I let him go to bedding and the wind got funky so I left him bugling in the timber. That afternoon while I waited across the draw for the wind to settle somebody charged in on him in the bedding area in the bad wind, blew him out, and I never found him again.

Two examples on the same bull on the same day.

From: deerslayer
09-Oct-17
I believe like anything you Gotta know the time and place. I like to hang back and wait until I feel the time is right to make my move. A lot of it depends on what type of hunting you doing I don't personally do a lot of set up and calling, but I do believe some of the best out killers are pretty aggressive overall. Obviously you're going to make mistakes but you're also going to kill elk too. I like to be aggressive in the sense that I work like a maniac to try to loop around them and make a move, but there are sometimes where I know I have no play left, and that's what I just hang tight hope for the best, and see what happens.

From: TD
10-Oct-17
Yes, you can be too aggressive and blow it. And yes you can blow it by waiting for him to make the next move or expecting them to come on a rope from a half mile to your calling. Which happens sometimes as well, but not the norm these days.
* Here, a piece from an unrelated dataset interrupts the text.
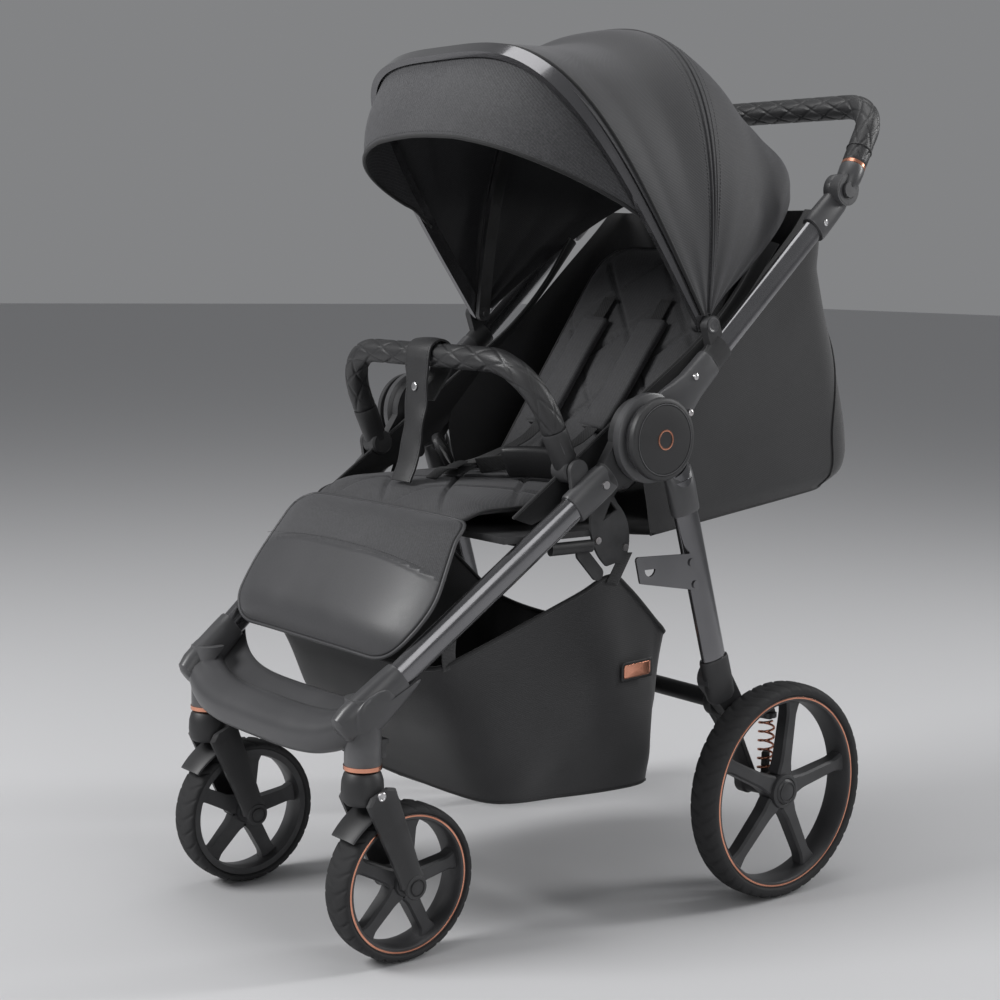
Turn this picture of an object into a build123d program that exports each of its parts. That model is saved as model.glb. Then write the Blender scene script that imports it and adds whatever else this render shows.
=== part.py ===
from build123d import *
import os
from math import atan2, cos, degrees, hypot, pi, radians, sin

# Baby stroller. Millimetres, X across (+X is the child's left), -Y is the front, +Z is up.
# Side views are given as (y, z) pairs, measured from the front axle's line on the floor.

# ---- driving sizes -------------------------------------------------------------------
front_wheel_radius = 96.0
front_wheel_width = 44.0
front_trim_radius = 83.0
front_track = 360.0
rear_wheel_radius = 144.0
rear_wheel_width = 44.0
rear_trim_radius = 126.0
rear_track = 570.0
wheelbase = 539.0
spoke_count = 5
axle_radius = 5.0
running_clearance = 0.05
body_clearance = 0.5

caster_trail = 55.0
caster_stem_radius = 22.0
caster_stem_bottom = 247.0

pivot = (327.0, 618.0)
hub_radius = 52.0
hub_pin_radius = 8.0
hub_x = 224.0
hub_layer = 13.5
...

Basically, there are a lot of ways in elk hunting to blow it. Best I know how is to get as close as possible (without blowing it) and see who makes the first mistake...... my win/loss record is pretty dismal.... but it only takes one.....

From: bowyer45
10-Oct-17
You can run them out of the country so some care is smart. But when I was younger I saw the aggressive approach in a different light. But I was willing to put up with hunting 10 plus miles a day to find them again. Of course sometimes it paid off and I didn't need to find them the next day. Just my opinion.

From: GotBowAz
10-Oct-17
On my hunt bugling was very minimal. If you got lucky a bull would give you 3 bugles then shut up, most times it was one. I would go in before daylight, get myself set up, bow decoy, sneaky feet etc. and when the first bugle sounded off I was hauling butt. I got close a couple of times and was busted by elk I didnt see. On another time I was able to creep in only to get pinned down in less than 5 feet by the lead cow, then when she went back to the herd I muffed the shot. For me, aggressive was an absolute. To wait 30 minutes for another bugle, well I never would have seen any elk much less get a shot.

From: HDE
10-Oct-17
Being too aggressive usually isn't the issue, it's taking that last extra step to get to the perfect ambush/set up spot when they see you. Happens in elk and turkey hunting both.

From: ELKMAN
10-Oct-17
Yes you can. That is blanket statement regarding hunting: Which makes it a "dumb statement".

From: Brotsky
10-Oct-17
+1 HDE....you nailed it. Being aggressive isn't running up and smacking them on the arse. The wind, always the wind. You can be extremely aggressive in making a move if the wind is right. Being aggressive doesn't mean you run right up to them, it means depending on cover and terrain you close the distance considerably to as close as safely possible before making your next move.

10-Oct-17
Agree with the others. I call it being selectively aggressive. When the odds aren't in your favor, be smart and bide your time. If there are too many eyes, ears, and noses, or the wind isn't good, etc, better to back out and live to fight another day. However, when the conditions ARE right, I go all in.

One thing I've learned through the years of hunting in pretty thick cover...the bull is normally closer than he sounds, so when you think you're close enough to press the issue, chances are you're right. You can always move up if need be, but pretty hard to turn back time once you've busted them.